### SUPPLIED INFORMATION ###
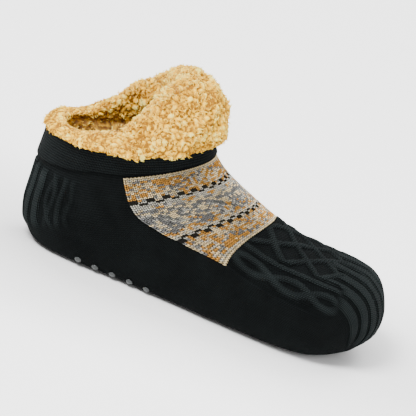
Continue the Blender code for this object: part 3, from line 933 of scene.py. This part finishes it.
# Lamps with their places, sizes and watts
LAMPS = (
    ("key_softbox", (-0.9, -1.1, 1.9), 0.9, 100.0),
    ("fill_softbox", (1.6, -1.0, 1.1), 1.4, 18.0),
    ("back_softbox", (0.6, 1.6, 1.5), 1.2, 40.0),
    ("top_softbox", (0.0, 0.0, 2.2), 1.6, 20.0),
)
LAMP_AIM = Vector((0.0, 0.0, 0.06))
CAMERA_AIM = Vector((-0.006, 0.0, 0.063))
FLOOR_REACH = 6.0


class OBJECT_OT_sock_knit(bpy.types.Operator):
    """Builds the black knitted outer with its ribs, cables and lattice"""
    bl_idname = "slipper_sock.knit"
    bl_label = "Knitted outer"

    def execute(self, context):
        sizes = context.scene.sock_knit
        rows, columns = KNIT_ROWS, KNIT_COLUMNS
        places = even_rings(rows, 0.0, LAST_RING, back_share=0.45)
        turns = even_turns(columns)
        signed = np.where(turns > HALF_TURN, turns - 2 * HALF_TURN, turns)
        ring, turn = np.meshgrid(places, signed, indexing="ij")
        smooth = surface(ring, turn)
        girth = running(np.concatenate([smooth, smooth[:, :1]], axis=1), 1)
        half = girth[:, columns // 2][:, None]
        around = np.where(turn >= 0, girth[:, :-1], girth[:, :-1] - 2 * half)
        aside, to_side = np.abs(turn), np.abs(around)
        front = running(surface(places, 0.0), 0)[:, None]
        panel_end = np.interp(PANEL_BOTTOM[0], places, front[:, 0])
        # The panel's lower edge lies further forward on the sides, and the toe's pattern starts from it
        start = panel_end + 12 * MM * np.clip(to_side / (60 * MM), 0, 1) ** 2
        along = np.broadcast_to(front, ring.shape) - start
        down = running(smooth, 0)
        from_back = (half - to_side) * np.where(turn >= 0, 1, -1)

        toe = toe_relief(around, along) * ramp(along, 0.5 * MM, 3 * MM)
        toe = toe * fade(ring, LAST_RING - 1.0, LAST_RING - 0.15) * (to_side < 62 * MM)
        toe = toe * (1 - ramp(aside, 1.05, 1.40) * ramp(ring, LAST_RING - 3.0, LAST_RING - 1.2))
        heel = heel_relief(from_back, down) * ramp(down, 27 * MM, 31 * MM) * fade(ring, 3.6, 4.3)
        # The heel's pattern leans forward with the cloth and ends where the panel's side begins
        heel = heel * fade(np.abs(from_back), 57 * MM, 61 * MM) * (aside > HALF_TURN / 2)
        covered = panel_mask(ring, turn)
        raised = np.where(covered, 0.0, np.maximum(toe, heel))
        on_side = (aside > math.radians(35)) & (aside < math.radians(140))
        folds = fold_depth(smooth) * on_side
        free = ramp(down, 26 * MM, 34 * MM) * ~covered
        swell = uneven(smooth, size=16 * MM, seed=0.4) * KNIT_SWELL
        # A crease runs beside the toe's pattern
        crease = dome(to_side - 57.5 * MM, 2.4 * MM) * ramp(along, -4 * MM, 2 * MM)
        crease = crease * fade(along, 40 * MM, 52 * MM) * 1.2 * MM
        on_sole = fade(smooth[..., 2], 1.6 * MM, 9 * MM)
        outward = sizes.relief * raised + (swell - folds - crease) * free * (1 - on_sole)
        fading = fade(ring, LAST_RING - 0.7, LAST_RING)
        outer = smooth + normals(ring, turn) * (outward * fading)[..., None]
        outer[-1] = smooth[-1]

        inner_places = inner_rings(16)
        inner = surface(inner_places[:, None], signed[None, :], KNIT_WALL)
        shift = rows * columns
        points = np.vstack([outer.reshape(-1, 3), inner.reshape(-1, 3), inner[-1].mean(axis=0)[None]])
        index = np.arange(len(points))
        column = np.arange(columns)
        # The last row is closed to a seam: each point shares the one that faces it
        mate = (columns // 2 - column) % columns
        index[(rows - 1) * columns + column] = (rows - 1) * columns + np.minimum(column, mate)
        outside = index[tube_faces(rows, columns)]
        inside = tube_faces(len(inner_places), columns)[:, ::-1] + shift
        rim = np.stack([column, np.roll(column, -1), np.roll(column, -1) + shift, column + shift], axis=-1)
        end = fan(shift + (len(inner_places) - 1) * columns + column, len(points) - 1)[:, ::-1]

        # Only the outside has stitches
        uv = self.stitch_places(sizes, around, half, ring, turn, down, columns)
        spare = inside.size + rim.size + end.size
        uv = np.vstack([uv, np.zeros((spare, 2))])
        # The relief's height goes to the finish, which paints a highlight on what is raised
        lifted = np.concatenate([np.clip(raised, 0, 1).ravel(), np.zeros(len(points) - shift)])
        # The knit under the panel is painted dark: painted shade standing in for the gaps between its
        # stitches
        finish = [
            knit_finish("black yarn", tuple(sizes.colour), tuple(sizes.highlight)),
            knit_finish("panel ground", (0.016, 0.014, 0.011), (0.034, 0.030, 0.024)),
        ]
        groups = (outside, inside, rim, end)
        used, kept = np.unique(np.concatenate([group.ravel() for group in groups]), return_inverse=True)
        parts = np.split(kept.ravel(), np.cumsum([group.size for group in groups])[:-1])
        faces = [part.reshape(group.shape) for part, group in zip(parts, groups)]
        piece = build_mesh("knitted_outer", points[used], faces, finish, uv, {"raised": lifted[used]})
        # Faces under the panel take that dark ground, painted as the shade between stitches
        ground_with_gap_shade = (covered[:-1] & covered[1:]).ravel()
        marks = np.concatenate([ground_with_gap_shade, np.zeros(len(piece.data.polygons) - len(ground_with_gap_shade), bool)])
        piece.data.polygons.foreach_set("material_index", marks.astype(np.int32))
        dress(piece, "black_knit", "knit_upper_with_sole")
        return {"FINISHED"}

    def stitch_places(self, sizes, around, half, ring, turn, down, columns):
        """Stitch coordinates of every corner, of one width all over and upright at front and back."""
        back = ramp(np.abs(turn), math.radians(50), math.radians(150))
        heel_half = np.interp(LEG_RINGS, ring[:, 0], half[:, 0])
        extra = np.where(ring < LEG_RINGS, heel_half - half, 0.0) * back
        across = (np.abs(around) + extra) / sizes.wale
        middle = columns // 2
        rising, falling = across[:, :middle + 1], across[:, middle:]
        falling = np.concatenate([falling, across[:, :1]], axis=1)
        start = np.concatenate([rising[:, :-1], -falling[:, :-1]], axis=1)
        end = np.concatenate([rising[:, 1:], -falling[:, 1:]], axis=1)
        rows = down / sizes.course
        ahead = np.roll(rows, -1, axis=1)
        pairs = (start[:-1], rows[:-1]), (start[1:], rows[1:]), (end[1:], ahead[1:]), (end[:-1], ahead[:-1])
        return np.stack([np.stack(pair, axis=-1) for pair in pairs], axis=2).reshape(-1, 2)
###
**WRITTEN EXERCISE**
Reproduce each line holding the word "scene".

**THE COMPLETED TASK**
Continue the Blender code for this object: part 3, from line 933 of scene.py. This part finishes it.
        sizes = context.scene.sock_knit